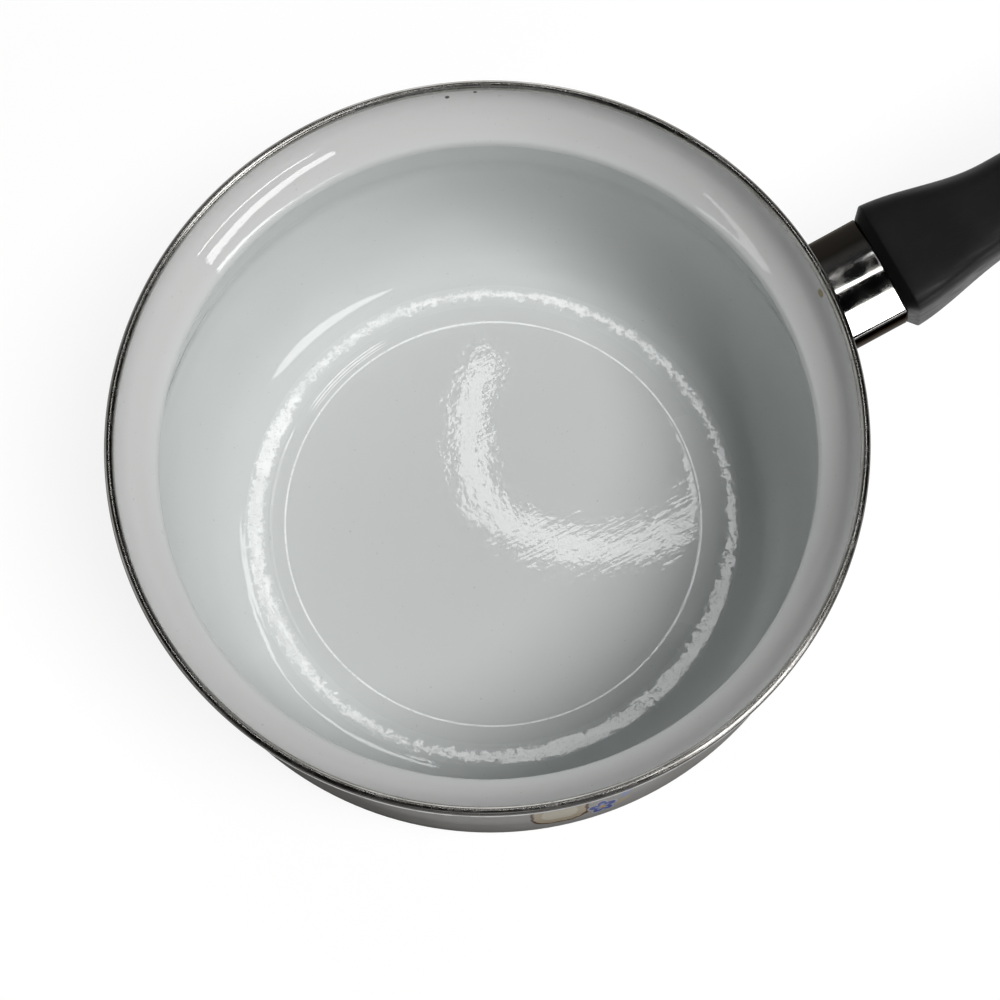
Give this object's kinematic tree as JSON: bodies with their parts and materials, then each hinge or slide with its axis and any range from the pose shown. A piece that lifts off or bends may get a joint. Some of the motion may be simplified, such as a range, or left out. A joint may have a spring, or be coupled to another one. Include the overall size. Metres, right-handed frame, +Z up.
{
  "type": "saucepan",
  "caption": "Enamelled steel saucepan with a flared lid-seat collar, stainless rim band, chromed ferrule, moulded black grip on a tie bolt and a swinging wire hanging loop.",
  "frame": {"origin": "centre of the flat underside of the base, on the table", "axes": "+X out along the handle as seen from above, +Y to its left, +Z up along the pan's axis"},
  "size_m": [0.3612, 0.2, 0.1056],
  "materials": {
    "white_enamel": "glossy vitreous enamel, worn in a ring around the floor",
    "stainless_band": "polished stainless strip with mottled tarnish",
    "bracket_enamel": "glossy vitreous enamel",
    "plated_fastener": "zinc-plated steel",
    "chromed_ferrule": "mirror chrome with fine scratches",
    "black_phenolic": "satin moulded phenolic",
    "loop_wire": "bright nickel-plated wire"
  },
  "bodies": {
    "pan": {"pan_body": "white_enamel", "rim_band": "stainless_band", "handle_bracket": "bracket_enamel", "bracket_nut": "plated_fastener", "ferrule": "chromed_ferrule", "grip": "black_phenolic", "tie_bolt": "plated_fastener", "bolt_washer": "plated_fastener"},
    "loop": {"hanging_loop": "loop_wire"}
  },
  "joints": [
    {"name": "loop_swing", "type": "hinge", "parent": "pan", "child": "loop", "pos_m": [0.25165, 0, 0.09674], "axis": [0, 1, 0], "range_deg": [-257, 53]}
  ]
}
▬▬▬▬▬▬
Short task: Your task is to repeat each line of the material exactly.

Task output:
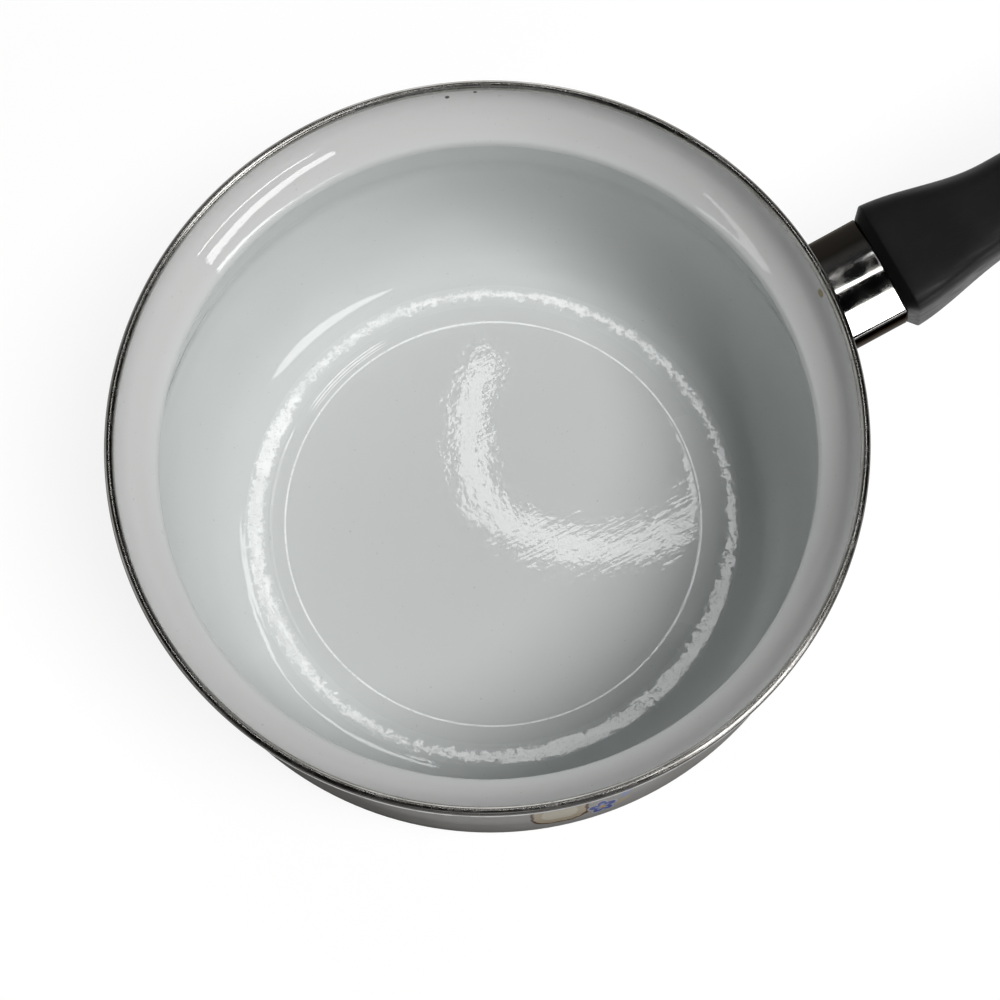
Give this object's kinematic tree as JSON: bodies with their parts and materials, then each hinge or slide with its axis and any range from the pose shown. A piece that lifts off or bends may get a joint. Some of the motion may be simplified, such as a range, or left out. A joint may have a spring, or be coupled to another one. Include the overall size. Metres, right-handed frame, +Z up.
{
  "type": "saucepan",
  "caption": "Enamelled steel saucepan with a flared lid-seat collar, stainless rim band, chromed ferrule, moulded black grip on a tie bolt and a swinging wire hanging loop.",
  "frame": {"origin": "centre of the flat underside of the base, on the table", "axes": "+X out along the handle as seen from above, +Y to its left, +Z up along the pan's axis"},
  "size_m": [0.3612, 0.2, 0.1056],
  "materials": {
    "white_enamel": "glossy vitreous enamel, worn in a ring around the floor",
    "stainless_band": "polished stainless strip with mottled tarnish",
    "bracket_enamel": "glossy vitreous enamel",
    "plated_fastener": "zinc-plated steel",
    "chromed_ferrule": "mirror chrome with fine scratches",
    "black_phenolic": "satin moulded phenolic",
    "loop_wire": "bright nickel-plated wire"
  },
  "bodies": {
    "pan": {"pan_body": "white_enamel", "rim_band": "stainless_band", "handle_bracket": "bracket_enamel", "bracket_nut": "plated_fastener", "ferrule": "chromed_ferrule", "grip": "black_phenolic", "tie_bolt": "plated_fastener", "bolt_washer": "plated_fastener"},
    "loop": {"hanging_loop": "loop_wire"}
  },
  "joints": [
    {"name": "loop_swing", "type": "hinge", "parent": "pan", "child": "loop", "pos_m": [0.25165, 0, 0.09674], "axis": [0, 1, 0], "range_deg": [-257, 53]}
  ]
}